En Nicaragua, el presidente Daniel Ortega ha sometido al poder judicial a su voluntad. Cuando regresó al poder en 2007, inició un proceso para copar los tribunales con jueces afines al partido de gobierno. Luego, mediante maniobras altamente cuestionables, los jueces de la Sala Constitucional de la Corte Suprema de Justicia, aliados a Ortega, hicieron posible que pudiera ignorar una prohibición constitucional a la reelección.
Ortega ha permanecido en el poder por muchos años, con elecciones consecutivas, en gran medida gracias al control férreo que ejerce sobre las cortes. Luego de la represión brutal de las protestas contra el gobierno en 2018, las autoridades detuvieron arbitrariamente a cientos de manifestantes, muchos de los cuales sufrieron torturas en procesos judiciales sin debido proceso.
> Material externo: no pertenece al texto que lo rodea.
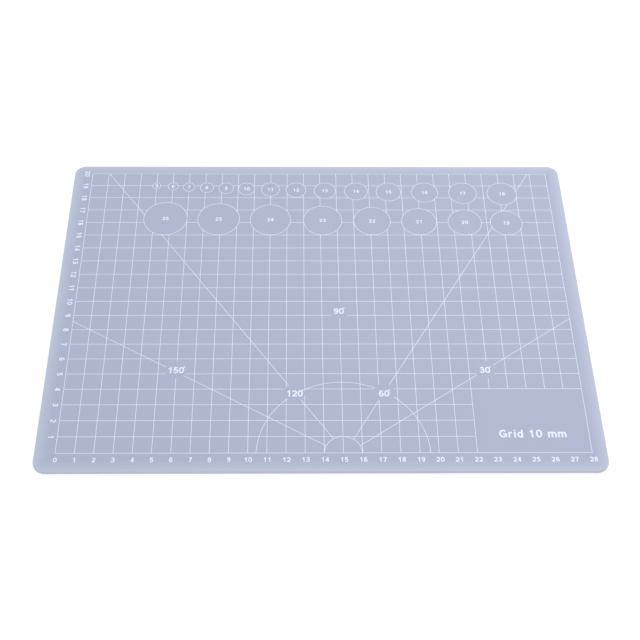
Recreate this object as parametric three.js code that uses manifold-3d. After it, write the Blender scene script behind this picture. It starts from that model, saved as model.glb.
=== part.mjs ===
// Self-healing cutting mat, small format: two soft vinyl skins bonded to a stiff core, with a
// centimetre grid, a protractor and a set of circle templates screen-printed on the top skin.
// Millimetres, +Z up. The origin is at the middle of the underside. X runs along the long side,
// and Y runs away from the edge that carries the main rule.

import * as THREE from 'three';
import { mergeVertices } from 'three/addons/utils/BufferGeometryUtils.js';
import Module from 'manifold-3d';

const wasm = await Module();
wasm.setup();

// Mat body
const MAT_LENGTH = 299;
const MAT_WIDTH = 217.5;
const CORNER_RADIUS = 6.5;
const CORNER_SEGMENTS = 6;
const SKIN_THICKNESS = 0.7;
const CORE_THICKNESS = 0.6;

// Blank strips that carry the rules, from the mat's edge to the middle of the field's first line
const LEFT_MARGIN = 11;
const RIGHT_MARGIN = 8;
const FRONT_MARGIN = 11.2;
const BACK_MARGIN = 6.3;

// Ruled field, counted in squares, with a blank title block in its front right corner
const SQUARE = 10;
const TITLE_COLUMNS = 6;
const TITLE_ROWS = 4;

// Screen-printed ink
const INK_THICKNESS = 0.05;
const LINE_WIDTH = 0.28;
const INK_GAP = 0.3; // between a circle and the grid lines that stop at it

// Circle templates: [diameter, centre as a share of the field's length]
const SMALL_CIRCLES = [
  [5, 0.143], [6, 0.179], [7, 0.214], [8, 0.253], [9, 0.295], [10, 0.34], [11, 0.392],
  [12, 0.448], [13, 0.511], [14, 0.579], [15, 0.65], [16, 0.729], [17, 0.812], [18, 0.898],
];
const LARGE_CIRCLES = [
  [26, 0.168], [25, 0.282], [24, 0.393], [23, 0.505], [22, 0.611], [21, 0.712], [20, 0.81],
  [19, 0.899],
];
const SMALL_CIRCLES_TOP = 7.6; // from the field's back line to the top of each small circle
const LARGE_CIRCLES_FOOT = 49.8; // from the field's back line to the foot of each large circle

// Protractor, struck from a point on the field's front line
const HUB_RADIUS = 9.9;
const ARC_RADIUS = 45.6;
const ARC_DROP = 1.2; // the big arc's centre is this far below the front line
const ARC_SEGMENTS = 8;

// Blanks for the angles' figures, placed from the protractor's centre
const FIGURES = [[78.7, 52.8], [22.8, 37.5], [-0.5, 93.4], [-25.5, 37.5], [-90.3, 52.8]];
const FIGURE_CLEARANCE = 5.7;

// What follows from the sizes above
const THICKNESS = 2 * SKIN_THICKNESS + CORE_THICKNESS;
const HALF_LINE = LINE_WIDTH / 2;
const FIELD_COLUMNS = Math.floor((MAT_LENGTH - LEFT_MARGIN - RIGHT_MARGIN) / SQUARE);
const FIELD_ROWS = Math.floor((MAT_WIDTH - FRONT_MARGIN - BACK_MARGIN) / SQUARE);
const FIELD_LENGTH = FIELD_COLUMNS * SQUARE;
const FIELD_WIDTH = FIELD_ROWS * SQUARE;
const PROTRACTOR_X = (Math.floor(FIELD_COLUMNS / 2) + 1) * SQUARE;

// Heights of the tools that cut the ink: a blank passes through it, and a mark that is kept
// inside a blank passes through the blank.
const BLANK_DEPTH = 3 * INK_THICKNESS;
const MARK_DEPTH = 5 * INK_THICKNESS;

const skinVinyl = new THREE.MeshStandardMaterial({ color: 0xafb7cd, roughness: 0.55, metalness: 0 });
const coreVinyl = new THREE.MeshStandardMaterial({ color: 0xc3cadb, roughness: 0.6, metalness: 0 });
const whiteInk = new THREE.MeshStandardMaterial({ color: 0xecf4ff, roughness: 0.5, metalness: 0 });

const mat = new THREE.Group();

// Print is laid out from the field's front left corner, on the top skin.
const print = new THREE.Group();
print.position.set(LEFT_MARGIN - MAT_LENGTH / 2, FRONT_MARGIN - MAT_WIDTH / 2, THICKNESS);
mat.add(print);

// Three plies, bonded face to face and cut with one die

function plyOutline() {
  const x = MAT_LENGTH / 2 - CORNER_RADIUS;
  const y = MAT_WIDTH / 2 - CORNER_RADIUS;
  const outline = new THREE.Shape();
  outline.absarc(x, y, CORNER_RADIUS, 0, Math.PI / 2);
  outline.absarc(-x, y, CORNER_RADIUS, Math.PI / 2, Math.PI);
  outline.absarc(-x, -y, CORNER_RADIUS, Math.PI, 1.5 * Math.PI);
  outline.absarc(x, -y, CORNER_RADIUS, 1.5 * Math.PI, 2 * Math.PI);
  return outline;
}

function addPly(name, bottom, thickness, vinyl) {
  const geometry = new THREE.ExtrudeGeometry(plyOutline(), {
    depth: thickness, bevelEnabled: false, curveSegments: CORNER_SEGMENTS,
  });
  const ply = new THREE.Mesh(geometry, vinyl);
  ply.name = name;
  ply.position.z = bottom;
  mat.add(ply);
}

addPly('bottom_skin', 0, SKIN_THICKNESS, skinVinyl);
addPly('stiff_core', SKIN_THICKNESS, CORE_THICKNESS, coreVinyl);
addPly('top_skin', SKIN_THICKNESS + CORE_THICKNESS, SKIN_THICKNESS, skinVinyl);

// Ink on the top skin

function solidOf(geometry) {
  const bare = geometry.clone();
  bare.deleteAttribute('normal');
  bare.deleteAttribute('uv');
  const welded = mergeVertices(bare);
  return new wasm.Manifold(new wasm.Mesh({
    numProp: 3,
    vertProperties: new Float32Array(welded.attributes.position.array),
    triVerts: new Uint32Array(welded.index.array),
  }));
}

function geometryOf(solid) {
  const { vertProperties, triVerts } = solid.getMesh();
  const welded = new THREE.BufferGeometry();
  welded.setAttribute('position', new THREE.BufferAttribute(vertProperties, 3));
  welded.setIndex(new THREE.BufferAttribute(triVerts, 1));
  const faceted = welded.toNonIndexed();
  faceted.computeVertexNormals();
  return faceted;
}

// Solids centred on the ink's mid-height

function block(left, front, right, back, depth) {
  const geometry = new THREE.BoxGeometry(right - left, back - front, depth);
  geometry.translate((left + right) / 2, (front + back) / 2, INK_THICKNESS / 2);
  return solidOf(geometry);
}

function extruded(outline, x, y, depth, segments) {
  const geometry = new THREE.ExtrudeGeometry(outline, {
    depth, bevelEnabled: false, curveSegments: segments,
  });
  geometry.translate(x, y, (INK_THICKNESS - depth) / 2);
  return solidOf(geometry);
}

function disc(radius, x, y, segments) {
  const outline = new THREE.Shape();
  outline.absarc(0, 0, radius, 0, 2 * Math.PI);
  return extruded(outline, x, y, BLANK_DEPTH, segments);
}

function halfRing(radius, x, y) {
  const outline = new THREE.Shape();
  outline.absarc(0, 0, radius + HALF_LINE, 0, Math.PI);
  outline.absarc(0, 0, radius - HALF_LINE, Math.PI, 0, true);
  return extruded(outline, x, y, MARK_DEPTH, ARC_SEGMENTS);
}

// Circle templates

const circles = [
  ...SMALL_CIRCLES.map(([diameter, share]) => ({
    diameter, x: share * FIELD_LENGTH, y: FIELD_WIDTH - SMALL_CIRCLES_TOP - diameter / 2,
  })),
  ...LARGE_CIRCLES.map(([diameter, share]) => ({
    diameter, x: share * FIELD_LENGTH, y: FIELD_WIDTH - LARGE_CIRCLES_FOOT + diameter / 2,
  })),
];

function circleSegments(diameter) {
  return 8 + Math.floor(diameter / 4);
}

for (const { diameter, x, y } of circles) {
  const outline = new THREE.Shape();
  outline.absarc(0, 0, diameter / 2 + HALF_LINE, 0, 2 * Math.PI);
  const inside = new THREE.Path();
  inside.absarc(0, 0, diameter / 2 - HALF_LINE, 0, 2 * Math.PI, true);
  outline.holes.push(inside);
  const geometry = new THREE.ExtrudeGeometry(outline, {
    depth: INK_THICKNESS, bevelEnabled: false, curveSegments: circleSegments(diameter),
  });
  const circle = new THREE.Mesh(geometry, whiteInk);
  circle.name = `circle_template_${String(diameter).padStart(2, '0')}mm`;
  circle.position.set(x, y, 0);
  print.add(circle);
}

// Grid lines, with the protractor's two arcs, as one network of ink

// The squares that the grid lines enclose, with the title block as one large square
function squares() {
  let open = block(
    FIELD_LENGTH - TITLE_COLUMNS * SQUARE + HALF_LINE, HALF_LINE,
    FIELD_LENGTH - HALF_LINE, TITLE_ROWS * SQUARE - HALF_LINE, BLANK_DEPTH,
  );
  for (let column = 0; column < FIELD_COLUMNS; column++) {
    for (let row = 0; row < FIELD_ROWS; row++) {
      const left = column * SQUARE + HALF_LINE;
      const front = row * SQUARE + HALF_LINE;
      const side = SQUARE - LINE_WIDTH;
      open = open.add(block(left, front, left + side, front + side, BLANK_DEPTH));
    }
  }
  return open;
}

// Inside the hub only the upright line is printed.
function hubBlank() {
  const back = HUB_RADIUS;
  const inside = disc(HUB_RADIUS - HALF_LINE, PROTRACTOR_X, 0, ARC_SEGMENTS);
  const field = block(HALF_LINE, HALF_LINE, FIELD_LENGTH - HALF_LINE, back, BLANK_DEPTH);
  const upright = block(PROTRACTOR_X - HALF_LINE, 0, PROTRACTOR_X + HALF_LINE, back, MARK_DEPTH);
  return inside.intersect(field).subtract(upright);
}

function gridGeometry() {
  let open = squares().subtract(halfRing(ARC_RADIUS, PROTRACTOR_X, -ARC_DROP));
  open = open.add(hubBlank()).subtract(halfRing(HUB_RADIUS, PROTRACTOR_X, 0));
  for (const { diameter, x, y } of circles) {
    const radius = diameter / 2 + HALF_LINE + INK_GAP;
    open = open.add(disc(radius, x, y, circleSegments(diameter)));
  }
  for (const [x, y] of FIGURES) {
    open = open.add(disc(FIGURE_CLEARANCE, PROTRACTOR_X + x, y, ARC_SEGMENTS));
  }
  const sheet = block(
    -HALF_LINE, -HALF_LINE, FIELD_LENGTH + HALF_LINE, FIELD_WIDTH + HALF_LINE, INK_THICKNESS,
  );
  // A few short dashes between neighbouring circles touch nothing else, and are left off.
  const pieces = sheet.subtract(open).decompose();
  pieces.sort((a, b) => b.volume() - a.volume());
  return geometryOf(pieces[0]);
}

const gridLines = new THREE.Mesh(gridGeometry(), whiteInk);
gridLines.name = 'grid_lines';
print.add(gridLines);

export default mat;
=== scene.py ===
"""Self-healing cutting mat: a frosted vinyl laminate with a centimetre grid, a protractor, circle
templates and figures screen-printed on its top skin."""

import math

import bmesh
import bpy
from mathutils import Matrix, Vector


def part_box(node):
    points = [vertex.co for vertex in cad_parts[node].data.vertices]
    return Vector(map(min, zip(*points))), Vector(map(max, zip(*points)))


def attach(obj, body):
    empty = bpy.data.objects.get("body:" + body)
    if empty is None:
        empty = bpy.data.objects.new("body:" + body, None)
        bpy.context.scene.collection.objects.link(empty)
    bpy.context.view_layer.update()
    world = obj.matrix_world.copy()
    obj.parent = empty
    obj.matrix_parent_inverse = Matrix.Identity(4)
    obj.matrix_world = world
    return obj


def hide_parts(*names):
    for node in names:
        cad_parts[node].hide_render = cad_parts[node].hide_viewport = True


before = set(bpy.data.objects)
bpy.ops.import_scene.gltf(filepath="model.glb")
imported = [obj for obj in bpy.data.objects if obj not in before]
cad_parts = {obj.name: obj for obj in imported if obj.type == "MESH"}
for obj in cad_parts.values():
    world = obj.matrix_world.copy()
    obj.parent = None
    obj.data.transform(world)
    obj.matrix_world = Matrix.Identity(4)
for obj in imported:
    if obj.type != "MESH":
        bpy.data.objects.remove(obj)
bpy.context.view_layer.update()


# The laminate: two soft vinyl skins hot-bonded to a stiff vinyl core, punched out of the sheet
# with one steel-rule die. The die leaves a softly rolled rim on the outside faces and a hairline
# between the plies. The vinyl is tinted, frosted and embossed with a fine matt grain. A paler band
# along the outline is painted light: it stands in for the glow of light that comes in through the
# translucent edges.

MM = 0.001
CORNER_RADIUS = 6.5
RIM_ROLL = 0.22
PLY_HAIRLINE = 0.04
CORNER_STEPS = 32
ROLL_STEPS = 4
SAME_LEVEL = 0.01


def settle(bm, name, finish):
    """Writes a mesh that was modelled in millimetres to a named piece of the object."""
    bmesh.ops.transform(bm, matrix=Matrix.Scale(MM, 4), verts=bm.verts)
    bmesh.ops.recalc_face_normals(bm, faces=bm.faces)
    mesh = bpy.data.meshes.new(name)
    bm.to_mesh(mesh)
    bm.free()
    piece = bpy.data.objects.new(name, mesh)
    bpy.context.scene.collection.objects.link(piece)
    piece.data.materials.append(finish)
    return piece


def raise_sheet(bm, height):
    """Turns the flat faces of a mesh into a solid of that height."""
    flat = bm.faces[:]
    raised = bmesh.ops.extrude_face_region(bm, geom=flat, use_keep_orig=True)["geom"]
    corners = [part for part in raised if isinstance(part, bmesh.types.BMVert)]
    bmesh.ops.translate(bm, vec=(0, 0, height), verts=corners)


class Shade:
    """A number or colour that changes over a surface, which can be used in sums."""

    def __init__(self, finish, socket):
        self.finish = finish
        self.socket = socket

    def output(self, name):
        return Shade(self.finish, self.socket.node.outputs[name])

    def sum(self, operation, *values):
        inputs = dict(enumerate(values))
        return self.finish.node("ShaderNodeMath", {"operation": operation}, inputs)

    def __add__(self, other):
        return self.sum("ADD", self, other)

    def __sub__(self, other):
        return self.sum("SUBTRACT", self, other)

    def __rsub__(self, other):
        return self.sum("SUBTRACT", other, self)

    def __mul__(self, other):
        return self.sum("MULTIPLY", self, other)

    def __abs__(self):
        return self.sum("ABSOLUTE", self)

    def __pow__(self, power):
        return self.sum("POWER", self, power)

    def least(self, other):
        return self.sum("MINIMUM", self, other)

    def most(self, other):
        return self.sum("MAXIMUM", self, other)

    __radd__ = __add__
    __rmul__ = __mul__


class Finish:
    """A material whose nodes are added one at a time."""

    def __init__(self, name):
        self.material = bpy.data.materials.new(name)
        self.material.use_nodes = True
        self.tree = self.material.node_tree
        self.surface = self.tree.nodes["Principled BSDF"]

    def node(self, kind, settings=None, inputs=None, output=0):
        made = self.tree.nodes.new(kind)
        for setting, value in (settings or {}).items():
            setattr(made, setting, value)
        for socket, value in (inputs or {}).items():
            self.feed(made.inputs[socket], value)
        return Shade(self, made.outputs[output])

    def feed(self, socket, value):
        if isinstance(value, Shade):
            self.tree.links.new(value.socket, socket)
        else:
            socket.default_value = value

    def coat(self, **values):
        for socket, value in values.items():
            self.feed(self.surface.inputs[socket.replace("_", " ").title()], value)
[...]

Recientemente, Ortega ha iniciado una campaña de detenciones arbitrarias y persecución contra los líderes opositores que aspiraban a participar en las elecciones programadas para noviembre. Las autoridades han arrestado a siete precandidatos presidenciales y decenas de críticos, y el Consejo Supremo Electoral, también cooptado por Ortega, ha inhabilitado al principal partido opositor.
En Venezuela, el fallecido presidente Hugo Chávez también gobernó con un poder judicial sometido. En 2004, Chávez y sus aliados en la Asamblea Nacional, disgustados con algunas sentencias controversiales, aprobaron una ley que aumentó, con un grupo de incondicionales, el número de jueces del Tribunal Supremo de 20 a 32. La ley también habilitó al poder legislativo a nombrar y destituir a los nuevos magistrados a través de una mayoría simple. A partir de entonces, el chavismo ha controlado el máximo tribunal del país. Además, el chavismo contó con una comisión de magistrados del Tribunal Supremo que podía nombrar y destituir a jueces de los tribunales inferiores.
Gradualmente, la cooptación de los tribunales se fue extendiendo a todo el poder judicial de Venezuela, que se transformó en una herramienta para reprimir y perseguir a críticos y asegurar la impunidad de las autoridades. El Tribunal Supremo de Venezuela ha manifestado de manera reiterada y explícita su desprecio por los estándares internacionales sobre derechos humanos, incluyendo la reciente usurpación de tres de los principales partidos de oposición. Al igual que en Nicaragua, no quedan en Venezuela instituciones que puedan poner freno a los abusos del régimen.
Pero no solo los regímenes autocráticos arremeten contra los tribunales en la región. En México, el Congreso, de mayoría oficialista, aprobó este año una ley para extender los mandatos del presidente de la Corte Suprema, un aliado del presidente López Obrador, y de miembros afines del Consejo de la Judicatura, que designa y destituye a todos los jueces federales. En Bolivia, gobiernos de distinta ideología han instrumentalizado el sistema de justicia para impulsar procesos penales abusivos contra opositores. En Brasil, el presidente Jair Bolsonaro ha atacado al Supremo Tribunal Federal, que ha sido el principal contrapeso a su deriva autoritaria.
Sin embargo, es posible que El Salvador sea el país que está más cerca del abismo. La comunidad internacional debe actuar ahora si quiere evitar que haya otro país de América Latina donde se impongan el deterioro del Estado de derecho y la falta libertades públicas.
Los gobiernos democráticos de la región deben aprobar una condena colectiva. Cualquier Estado miembro de la Organización de los Estados Americanos (OEA) o su secretario general pueden convocar a los embajadores cuando se produzca una “alteración del orden constitucional que afecte gravemente el orden democrático”, según la Carta Democrática Interamericana.
Los países democráticos de la región, Canadá, Estados Unidos y la Unión Europea deberían comprometerse con un amplio y público apoyo a las organizaciones de la sociedad civil y al periodismo independiente, que cumplen una función esencial de fiscalización y denuncia de los abusos del ejecutivo, dada la ausencia de instituciones democráticas sólidas e independientes.
Sin una respuesta internacional concertada, oportuna y contundente, es posible que los salvadoreños sufran la misma suerte desesperante por la que atraviesan millones de nicaragüenses y venezolanos que recurren a la protección internacional ante la inexistencia de un sistema de contrapesos institucionales en sus países de origen.
Como ocurrió con Nicaragua y Venezuela, puede ser que muy pronto sea tarde para impedir un retroceso absoluto hacia el autoritarismo en El Salvador.